Yeah, someone emailed me privately after they'd dug into this. They mentioned that "items[hashIndex]" was a significant source of cache misses. They used "perf record -e cache-misses" and found it was the largest source of cache misses. They also found (by digging into the assembly) that the "bytes.Equal" line has some sort of source-line attribution issue.

thangalin · a year ago

Back in 2010, I used PostgreSQL for a web app that queried 270 million rows of climate data from Environment Canada:

https://www.youtube.com/watch?v=10KEr3sEG80

I wanted to see how the temperature was changing over time for specific regions using a map-based interface. The following chart was particularly eye-opening:

https://www.youtube.com/watch?v=iEtvf9xzRB4&t=164s

The software won a couple of awards and was heavily optimized to produce reports in under a minute. Kudos to the author for getting a parse time of a billion records down to mere seconds.

fizx · a year ago

It's worth noting that if you're messing around with large text files from the CLI, awk, grep, etc will be an order-of-magnitude faster if you opt out of unicode parsing.

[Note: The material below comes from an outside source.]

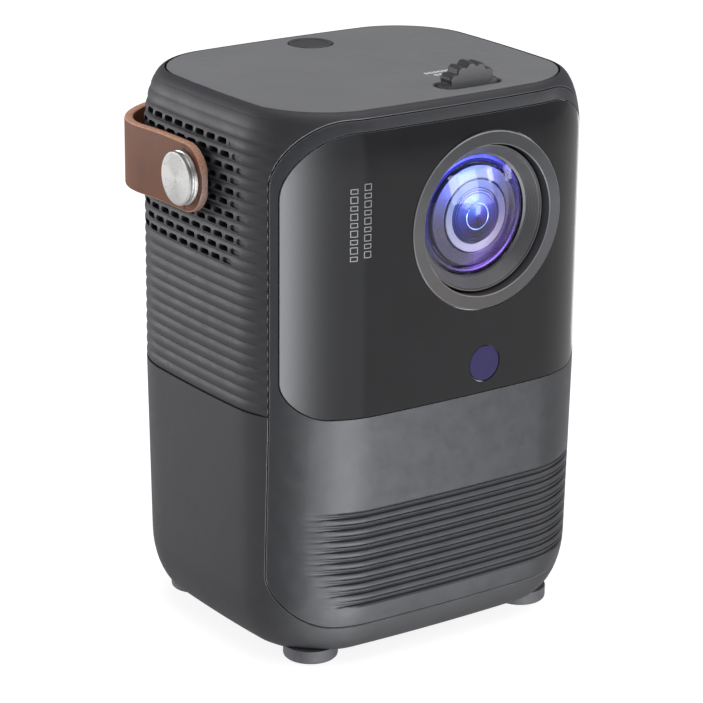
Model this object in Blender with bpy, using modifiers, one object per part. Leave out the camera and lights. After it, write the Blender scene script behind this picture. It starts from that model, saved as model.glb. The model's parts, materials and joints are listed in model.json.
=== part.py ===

I'm pretty confident adding LC_ALL=C to the awk solution would get it easily under a minute.

It's a good point, but I believe because of the "-b" option (characters as bytes), using LC_ALL=C doesn't make a difference.

verytrivial · a year ago

I just want to go on record that given the simplistic (i.e fun) problem, a shell developer would have had the answer to a first, specific set of billion rows done while all the other language were still putting on their shoes.